Exactly the lines from the line with "imported = [obj" to the line with "STRUT_FINISH, RIM_FINISH, INSIDE_FINISH, PLAIN_FINISH" should be extracted, both included, with no other lines.

○ ○ ○ ○ ○

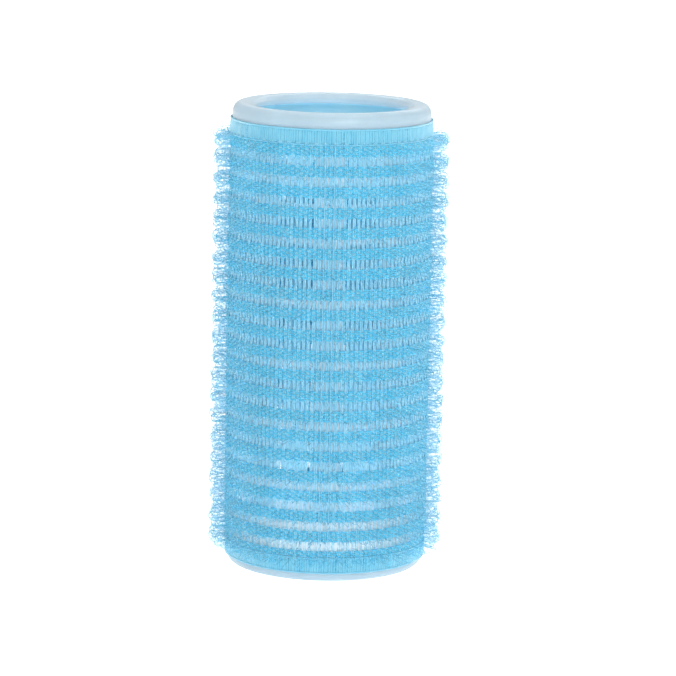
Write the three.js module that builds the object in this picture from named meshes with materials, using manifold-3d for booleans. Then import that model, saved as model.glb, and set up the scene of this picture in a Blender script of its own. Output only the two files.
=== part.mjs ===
// A self-grip hair roller: a moulded lattice tube inside a sleeve of woven hook tape.
// Millimetres, +Z up along the roller's axis, origin at the centre of the lower end face.
//
// The tape is woven with its length round the roller. Its warp yarns run round the roller in
// separate bands, one weft yarn runs up and down across all of them, and each band carries one
// row of nylon hooks. The tape's two cut ends meet at a welded seam.

import * as THREE from "three";
import { mergeVertices } from "three/addons/utils/BufferGeometryUtils.js";
import Module from "manifold-3d";

const wasm = await Module();
wasm.setup();

const degree = Math.PI / 180;

// Core tube
const coreLength = 63;
const coreRadius = 13.4;
const wallThickness = 1.0;
const lipOpeningRadius = 10.3;
const lipThickness = 0.9;
const lipDip = 0.45; // how far the opening's edge lies inside the end face
const lipLandRadius = 12; // where the flat end face begins to slope to the opening
const lipOuterFillet = 0.95;
const lipInnerFillet = 0.4;
const coreSegments = 36;
const filletSteps = 3;

// Windows in the core's wall
const strutCount = 9;
const strutPitch = 360 / strutCount;
const frontStrutAngle = -90;
const windowWidth = 5.4;
const windowHeight = 2.9;
const windowPitch = 4.16;
const windowRows = 12;
const lowestWindowCentre = 10.83;

// Tape: its edges, its bands and the gaps between them
const tapeBottom = 1.2;
const tapeTop = 61;
const bandCount = 21;
const bandPitch = 2.725;
const lowestBandCentre = 3.6;
const bandHeight = 1.45;
const ringChords = 24;

// Layers of the tape, from the core outwards. Each is clear of the next by its chords' sag.
const weftInnerRadius = 13.45;
const weftOuterRadius = 13.65;
const warpInnerRadius = 13.8;
const warpOuterRadius = 14.0;
const hookInnerRadius = 14.05;
const hookOuterRadius = 16.2;
const hookRowHeight = 1.9;

// Weft yarn: one serpentine that turns back at the tape's two selvedges
const weftPicks = 130;
const weftYarnWidth = 0.3;
const weftTurnHeight = 0.3;

// Seam
const seamAngle = 60;
const seamGap = 2.6;
const seamWeldWidth = 1.8;
const seamWeldOuterRadius = 13.9;

// Angle that a length of arc takes at the tape's radius.
const arcAngle = (arc) => arc / warpOuterRadius;
const tapeStart = seamAngle * degree + arcAngle(seamGap) / 2;
const tapeEnd = seamAngle * degree + 2 * Math.PI - arcAngle(seamGap) / 2;

const materials = {
  core: new THREE.MeshStandardMaterial({ color: 0xdfe8f0, roughness: 0.32, metalness: 0 }),
  weft: new THREE.MeshStandardMaterial({ color: 0xb5def2, roughness: 0.55, metalness: 0 }),
  warp: new THREE.MeshStandardMaterial({ color: 0x5fbfe8, roughness: 0.6, metalness: 0 }),
  hooks: new THREE.MeshStandardMaterial({ color: 0x74c8ec, roughness: 0.4, metalness: 0 }),
  weld: new THREE.MeshStandardMaterial({ color: 0x8ecdea, roughness: 0.45, metalness: 0 }),
};

function solidFrom(geometry) {
  const bare = geometry.clone();
  bare.deleteAttribute("normal");
  bare.deleteAttribute("uv");
  const merged = mergeVertices(bare, 1e-4);
  return new wasm.Manifold(
    new wasm.Mesh({
      numProp: 3,
      vertProperties: new Float32Array(merged.attributes.position.array),
      triVerts: new Uint32Array(merged.index.array),
    }),
  );
}

function geometryFrom(solid) {
  const { vertProperties, triVerts } = solid.getMesh();
  const geometry = new THREE.BufferGeometry();
  geometry.setAttribute("position", new THREE.BufferAttribute(vertProperties, 3));
  geometry.setIndex(new THREE.BufferAttribute(triVerts, 1));
  geometry.computeVertexNormals();
  return geometry;
}

function part(name, geometry, material) {
  const mesh = new THREE.Mesh(geometry, material);
  mesh.name = name;
  return mesh;
}

// Points of a fillet about (r, z), from one angle to another in degrees.
function fillet(r, z, radius, fromDegrees, toDegrees) {
  return Array.from({ length: filletSteps + 1 }, (_, i) => {
    const angle = THREE.MathUtils.lerp(fromDegrees, toDegrees, i / filletSteps) * degree;
    return new THREE.Vector2(r + radius * Math.cos(angle), z + radius * Math.sin(angle));
  });
}

// The core's section. Each end turns inwards to a rounded lip that dips towards the bore.
function coreProfile() {
  const innerRadius = coreRadius - wallThickness;
  const noseRadius = lipThickness / 2;
  const lipBottom = coreLength - lipDip - lipThickness;
  const upperLip = [
    ...fillet(innerRadius - lipInnerFillet, lipBottom - lipInnerFillet, lipInnerFillet, 0, 90),
    ...fillet(lipOpeningRadius + noseRadius, lipBottom + noseRadius, noseRadius, 270, 90),
    new THREE.Vector2(lipLandRadius, coreLength),
    ...fillet(coreRadius - lipOuterFillet, coreLength - lipOuterFillet, lipOuterFillet, 90, 0),
  ];
  const lowerLip = upperLip.map((p) => new THREE.Vector2(p.x, coreLength - p.y)).reverse();
  return [...upperLip, ...lowerLip, upperLip[0].clone()].reverse();
}

function coreTube() {
  const lathe = new THREE.LatheGeometry(coreProfile(), coreSegments).rotateX(Math.PI / 2);
  let tube = solidFrom(lathe);
  const midWall = coreRadius - wallThickness / 2;
  const cutter = new THREE.BoxGeometry(3 * wallThickness, windowWidth, windowHeight);
  for (let row = 0; row < windowRows; row += 1) {
    for (let column = 0; column < strutCount; column += 1) {
      const angle = frontStrutAngle + (column + 0.5) * strutPitch;
      const place = new THREE.Matrix4()
        .makeRotationZ(angle * degree)
        .multiply(
          new THREE.Matrix4().makeTranslation(midWall, 0, lowestWindowCentre + row * windowPitch),
        );
      tube = tube.subtract(solidFrom(cutter.clone().applyMatrix4(place)));
    }
  }
  return part("core_tube", geometryFrom(tube), materials.core);
}

// A wall along an arc round the roller's axis, standing from one height to another.
function arcWall(innerRadius, outerRadius, bottom, top, from, to, chords) {
  const section = new THREE.Shape();
  section.absarc(0, 0, outerRadius, from, to, false);
  section.absarc(0, 0, innerRadius, to, from, true);
  return new THREE.ExtrudeGeometry(section, {
    depth: top - bottom,
    bevelEnabled: false,
    curveSegments: chords / 2, // three.js gives an arc twice as many chords
  }).translate(0, 0, bottom);
}

// A ring of the tape, open at the seam.
function tapeRing(innerRadius, outerRadius, bottom, top) {
  return arcWall(innerRadius, outerRadius, bottom, top, tapeStart, tapeEnd, ringChords);
}

const bandCentre = (band) => lowestBandCentre + band * bandPitch;
const rowLabel = (band) => String(band + 1).padStart(2, "0");

// Bands of warp yarn, counted from the lower end. The first and last reach the tape's edges.
function warpBand(band) {
  const bottom = band === 0 ? tapeBottom : bandCentre(band) - bandHeight / 2;
  const top = band === bandCount - 1 ? tapeTop : bandCentre(band) + bandHeight / 2;
  const ring = tapeRing(warpInnerRadius, warpOuterRadius, bottom, top);
  return part(`warp_band_${rowLabel(band)}`, ring, materials.warp);
}

// The space that one row of hooks fills.
function hookRow(band) {
  const bottom = bandCentre(band) - hookRowHeight / 2;
  const ring = tapeRing(hookInnerRadius, hookOuterRadius, bottom, bottom + hookRowHeight);
  return part(`hook_row_${rowLabel(band)}`, ring, materials.hooks);
}

// The weft is drawn flat, with x as arc length round the roller, then wrapped round it.
function weftYarn() {
  const low = tapeBottom + 0.1;
  const high = tapeTop - 0.1;
  const tapeArc = (tapeEnd - tapeStart) * weftOuterRadius;
  const pitch = (tapeArc - weftYarnWidth) / (weftPicks - 1);
  const left = (pick) => pick * pitch;
  const right = (pick) => pick * pitch + weftYarnWidth;
  const there = [];
  const back = [];
  for (let pick = 0; pick < weftPicks; pick += 1) {
    const rising = pick % 2 === 0;
    const last = pick === weftPicks - 1;
    const first = pick === 0;
    // Outer side of each turn on one list, inner side on the other.
    if (rising) {
      there.push([left(pick), first ? low : low + weftTurnHeight], [left(pick), high]);
      back.push([right(pick), low], [right(pick), last ? high : high - weftTurnHeight]);
    } else {
      there.push([right(pick), high], [right(pick), last ? low : low + weftTurnHeight]);
      back.push([left(pick), high - weftTurnHeight], [left(pick), low]);
    }
  }
  const outline = new THREE.Shape([...there, ...back.reverse()].map(([x, y]) => new THREE.Vector2(x, y)));
  const flat = new THREE.ExtrudeGeometry(outline, {
    depth: weftOuterRadius - weftInnerRadius,
    bevelEnabled: false,
  });
  const position = flat.getAttribute("position");
  for (let i = 0; i < position.count; i += 1) {
    const angle = tapeStart + position.getX(i) / weftOuterRadius;
    const radius = weftInnerRadius + position.getZ(i);
    position.setXYZ(i, radius * Math.cos(angle), radius * Math.sin(angle), position.getY(i));
  }
  return part("weft_yarn", geometryFrom(solidFrom(flat)), materials.weft);
}

function seamWeld() {
  const half = arcAngle(seamWeldWidth) / 2;
  const from = seamAngle * degree - half;
  const to = seamAngle * degree + half;
  const strip = arcWall(weftInnerRadius, seamWeldOuterRadius, tapeBottom, tapeTop, from, to, 2);
  return part("seam_weld", strip, materials.weld);
}

const roller = new THREE.Group();
roller.add(coreTube(), weftYarn(), seamWeld());
for (let band = 0; band < bandCount; band += 1) roller.add(warpBand(band), hookRow(band));

export default roller;
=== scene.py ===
"""A self-grip hair roller: a moulded lattice core in a sleeve of woven hook tape.

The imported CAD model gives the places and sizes, and every piece here is made anew inside it: the
core with its rounded lips and windows, the weft and warp yarns that cross each other, the welded
seam and the rows of curled nylon hooks. Lengths in this file are millimetres unless a name says
otherwise, and meshes are scaled to metres when they are made.
"""

import math

import bmesh
import bpy
import numpy as np
from mathutils import Matrix, Vector


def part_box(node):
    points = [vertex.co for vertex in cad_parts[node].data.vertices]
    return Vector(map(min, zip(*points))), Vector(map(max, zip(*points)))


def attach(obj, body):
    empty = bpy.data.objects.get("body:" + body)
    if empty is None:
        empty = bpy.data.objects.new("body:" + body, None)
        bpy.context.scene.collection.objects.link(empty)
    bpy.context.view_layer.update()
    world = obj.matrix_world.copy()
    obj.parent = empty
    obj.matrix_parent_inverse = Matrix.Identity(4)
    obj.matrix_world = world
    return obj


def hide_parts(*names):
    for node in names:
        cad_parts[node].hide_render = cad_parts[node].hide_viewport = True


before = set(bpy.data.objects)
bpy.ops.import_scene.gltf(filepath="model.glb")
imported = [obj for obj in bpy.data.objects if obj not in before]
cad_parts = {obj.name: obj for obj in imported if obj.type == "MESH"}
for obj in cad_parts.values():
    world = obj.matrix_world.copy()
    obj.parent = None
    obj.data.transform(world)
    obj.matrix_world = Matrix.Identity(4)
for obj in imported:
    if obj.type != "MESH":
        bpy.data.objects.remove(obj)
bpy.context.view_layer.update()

MM = 0.001
TURN = 2 * math.pi

# Sizes read from the frame
core_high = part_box("core_tube")[1] / MM
weft_low, weft_high = (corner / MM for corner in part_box("weft_yarn"))
CORE_LENGTH = core_high.z
CORE_RADIUS = core_high.x
BAND_NAMES = sorted(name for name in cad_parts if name.startswith("warp_band_"))
HOOK_NAMES = sorted(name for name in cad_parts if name.startswith("hook_row_"))

# Core. Its wall, windows and opening are the CAD model's, and its curves are finer.
WALL = 1.0
LIP_OPENING_RADIUS = 10.3
LIP_THICKNESS = 0.9
LIP_DIP = 0.45
LIP_CREST_RADIUS = 12.3
STRUTS = 9
FRONT_STRUT = math.radians(-90)
WINDOW_WIDTH = 5.4
WINDOW_HEIGHT = 2.9
WINDOW_PITCH = 4.16
WINDOW_ROWS = 12
LOWEST_WINDOW = 10.83
WINDOW_CORNER = 0.35
RIM_DEPTH_OUTSIDE = 2.3
RIM_DEPTH_INSIDE = 2.0
LIP_FILLET = 0.5
LIP_SHOULDER_DEPTH = 1.4
FILLET_STEPS = 5
NOSE_STEPS = 9
CROWN_STEPS = 6
SHOULDER_STEPS = 9
STEPS_ACROSS_WINDOW = 8
STEPS_ACROSS_STRUT = 8
SHARP_EDGE = math.radians(50)
# Finishes of the core, as places in its list of materials
STRUT_FINISH, RIM_FINISH, INSIDE_FINISH, PLAIN_FINISH = range(4)

# Tape and its seam
TAPE_RADIUS = 14.0
SEAM_ANGLE = math.radians(60)
SEAM_GAP = 2.6
TAPE_START = SEAM_ANGLE + SEAM_GAP / TAPE_RADIUS / 2
TAPE_SPAN = TURN - SEAM_GAP / TAPE_RADIUS
WELD_WIDTH = 1.9
WELD_INNER_RADIUS = 13.45
WELD_EDGE_RADIUS = 13.62
WELD_CROWN = 0.22
WELD_LUMPS = 0.03
WELD_STEPS = (14, 240)

# Weave. Radii are those of the yarns' centre lines.
WEAVE_RADIUS = 13.68
WEAVE_WAVE = 0.08  # how far a yarn goes out and in as it passes over and under the others
SELVEDGE = 1.9  # height of the strip without hooks at each edge of the tape
SELVEDGE_LIFT = 1.2 * WEAVE_WAVE
EDGE_HUG = 0.22  # how much closer to the core the tape's two edges lie
EDGE_HUG_REACH = 2.5
YARN_SIDES = 6
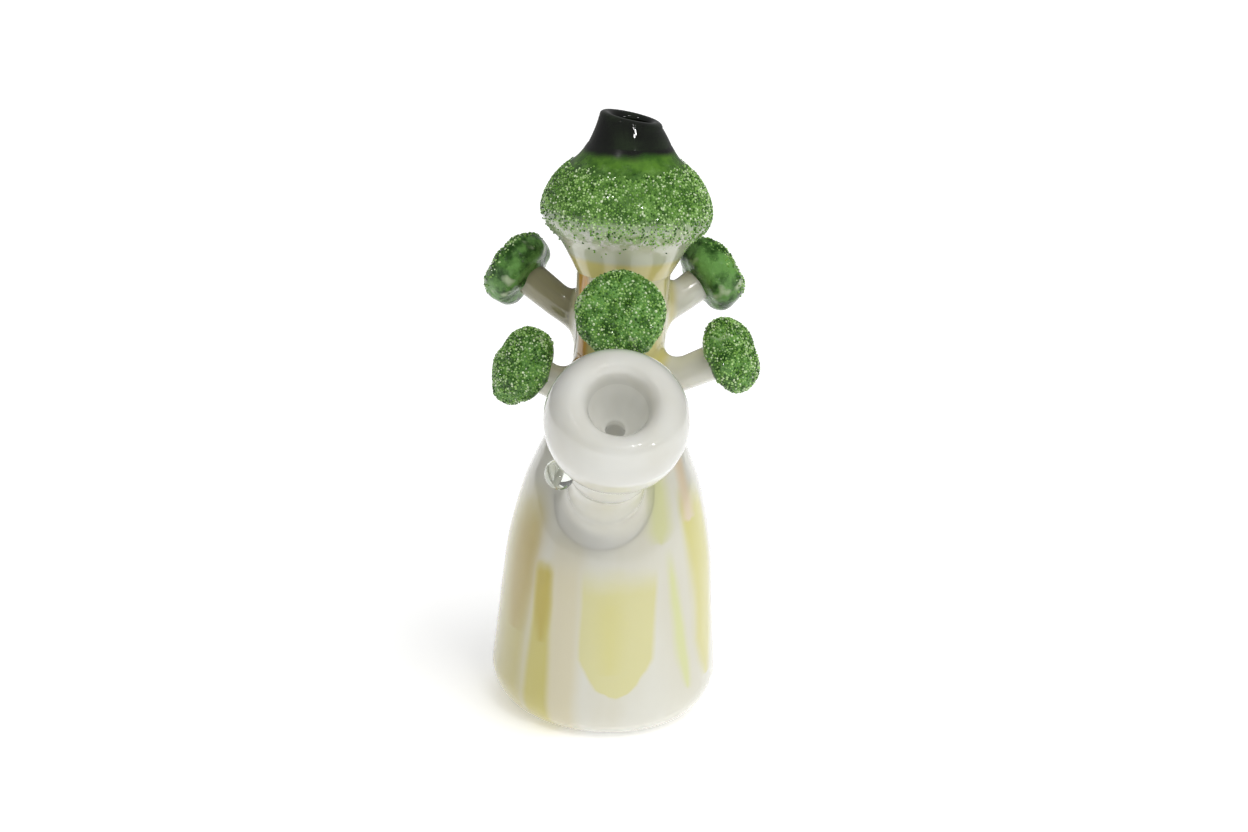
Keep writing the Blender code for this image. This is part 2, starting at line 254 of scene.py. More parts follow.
def streakedOpal():  # white opal with colour drawn up through it, cased in clear
    material, tree, shader, place = glassMaterial("streakedOpal")
    azimuth, height, radius = polar(tree, place)
    wander = addNode(tree, "ShaderNodeMapping", {"Vector": place, "Scale": (1, 1, 0.25)}).outputs[0]
    drift = sums(tree, "MULTIPLY_ADD", noiseValue(tree, wander, 90.0, 2.0), 9.0, -4.5)
    azimuth = sums(tree, "ADD", azimuth, drift)
    height = sums(tree, "ADD", height, sums(tree, "MULTIPLY_ADD", noiseValue(tree, place, 110.0), 5.0, -2.5))
    cloud = noiseValue(tree, wander, 60.0, 3.0)
    body = mixColour(tree, step(tree, cloud, 0.35, 0.75), streaks["white"], colour(203, 200, 184))
    for streak in streaks["list"]:
        body = mixColour(tree, streakMask(tree, azimuth, height, streak), body, streak["tint"])
    neckSide = sums(tree, "ABSOLUTE", sums(tree, "ADD", azimuth, 57.0))
    orange = sums(tree, "SUBTRACT", 1.0, step(tree, neckSide, 6.0, 17.0))
    neck = mixColour(tree, step(tree, cloud, 0.40, 0.62), streaks["neckYellow"], colour(206, 202, 172))
    neck = mixColour(tree, orange, neck, streaks["neckOrange"])
    onNeck = sums(tree, "MULTIPLY", step(tree, height, 84.0, 97.0), sums(
        tree, "SUBTRACT", 1.0, step(tree, radius, 12.3, 15.5)))
    body = mixColour(tree, onNeck, body, neck)
    leftStalk = sums(tree, "MULTIPLY", step(tree, radius, 11.8, 14.0), step(tree, height, 92.0, 98.0))
    leftStalk = sums(tree, "MULTIPLY", leftStalk, step(tree, sums(tree, "MULTIPLY", azimuth, -1.0), 45.0, 75.0))
    body = mixColour(tree, leftStalk, body, streaks["stalkGrey"])
    crownWhite = step(tree, height, streaks["neckTop"] - 1.2, streaks["neckTop"] + 0.8)
    body = mixColour(tree, crownWhite, body, streaks["white"])
    tree.links.new(body, shader.inputs["Base Color"])
    shader.inputs["Subsurface Weight"].default_value = 0.5
    shader.inputs["Subsurface Scale"].default_value = 0.008
    shader.inputs["Subsurface Radius"].default_value = (1.0, 0.96, 0.88)
    addBump(tree, shader, noiseValue(tree, wander, 45.0, 1.0), 0.0006, 0.5)
    return material


def whiteOpal(name="whiteOpal", glow=0.0):  # plain opal, and with a glow where light comes through it
    material, tree, shader, place = glassMaterial(name, **{"Emission Strength": glow})
    cloud = noiseValue(tree, place, 70.0, 2.0)
    body = mixColour(tree, step(tree, cloud, 0.3, 0.75), colour(210, 210, 204), colour(203, 202, 193))
    tree.links.new(body, shader.inputs["Base Color"])
    tree.links.new(body, shader.inputs["Emission Color"])
    shader.inputs["Subsurface Weight"].default_value = 0.5
    shader.inputs["Subsurface Scale"].default_value = 0.008
    shader.inputs["Subsurface Radius"].default_value = (1.0, 0.96, 0.88)
    addBump(tree, shader, noiseValue(tree, place, 55.0, 1.0), 0.0005, 0.4)
    return material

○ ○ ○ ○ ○

> _Correct answer_
imported = [obj for obj in bpy.data.objects if obj not in before]
cad_parts = {obj.name: obj for obj in imported if obj.type == "MESH"}
for obj in cad_parts.values():
    world = obj.matrix_world.copy()
    obj.parent = None
    obj.data.transform(world)
    obj.matrix_world = Matrix.Identity(4)
for obj in imported:
    if obj.type != "MESH":
        bpy.data.objects.remove(obj)
bpy.context.view_layer.update()

MM = 0.001
TURN = 2 * math.pi

# Sizes read from the frame
core_high = part_box("core_tube")[1] / MM
weft_low, weft_high = (corner / MM for corner in part_box("weft_yarn"))
CORE_LENGTH = core_high.z
CORE_RADIUS = core_high.x
BAND_NAMES = sorted(name for name in cad_parts if name.startswith("warp_band_"))
HOOK_NAMES = sorted(name for name in cad_parts if name.startswith("hook_row_"))

# Core. Its wall, windows and opening are the CAD model's, and its curves are finer.
WALL = 1.0
LIP_OPENING_RADIUS = 10.3
LIP_THICKNESS = 0.9
LIP_DIP = 0.45
LIP_CREST_RADIUS = 12.3
STRUTS = 9
FRONT_STRUT = math.radians(-90)
WINDOW_WIDTH = 5.4
WINDOW_HEIGHT = 2.9
WINDOW_PITCH = 4.16
WINDOW_ROWS = 12
LOWEST_WINDOW = 10.83
WINDOW_CORNER = 0.35
RIM_DEPTH_OUTSIDE = 2.3
RIM_DEPTH_INSIDE = 2.0
LIP_FILLET = 0.5
LIP_SHOULDER_DEPTH = 1.4
FILLET_STEPS = 5
NOSE_STEPS = 9
CROWN_STEPS = 6
SHOULDER_STEPS = 9
STEPS_ACROSS_WINDOW = 8
STEPS_ACROSS_STRUT = 8
SHARP_EDGE = math.radians(50)
# Finishes of the core, as places in its list of materials
STRUT_FINISH, RIM_FINISH, INSIDE_FINISH, PLAIN_FINISH = range(4)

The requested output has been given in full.